The Beauty of the Psalms

This summer I successfully committed myself to reading the New Testament for the first time, starting with Matthew and continuing through Revelations at about four chapters daily.  My Gideon shirt pocket version follows with Psalms, so I proceeded onward to Psalm 1, finding a Messianic tone that I expected to be an adulteration of the classic Hebrew text.  I diverted to Sefaria's electronic version, pacing about five per session with one or two sessions daily.  I'm past 100, about 2/3 done, recognizing those that appear in our daily or shabbos liturgy though with a more pedestrian and probably literal translation than the editors of the Siddur assembled to sound more erudite or spiritual.

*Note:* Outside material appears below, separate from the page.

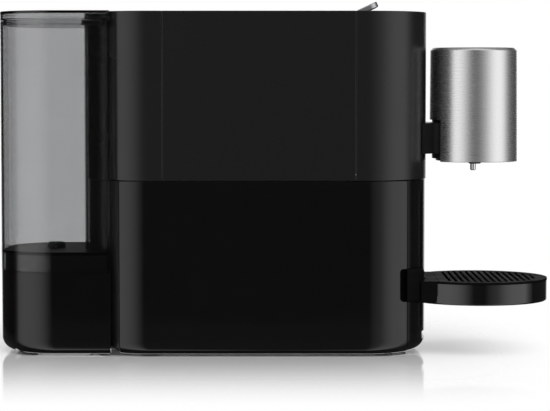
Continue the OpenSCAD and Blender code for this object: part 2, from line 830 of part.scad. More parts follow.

Those of the liturgy are selected for the occasion from the pool of 150.  Reading in sequence leaves a very different impression.  The poems are attributed to King David who repeatedly described himself as unfairly persecuted by evil men out to get him.  Only his Lord could extricate him from these recurrent travails, usually did, and got a few words of thanks for coming through in the clutch.  While monotheism was a core tenet, the poems read differently, not that there is only one God but that my One God is better than anyone else's, be they one God or part of a polytheistic team.  

He tended to see the world around him in black & white, you were either good and a follower of God, or you were evil and out to get him, with perhaps the exception of the references to Saul who also followed the same God but was still out to get him.  

One hundred psalms into the series, I do not have a sense of how the sequence was determined.  It's probably not random, as the earlier ones seemed more consistently persecutorial than the middle ones.  I still have the final third to read and think about, so maybe the answer will become more apparent.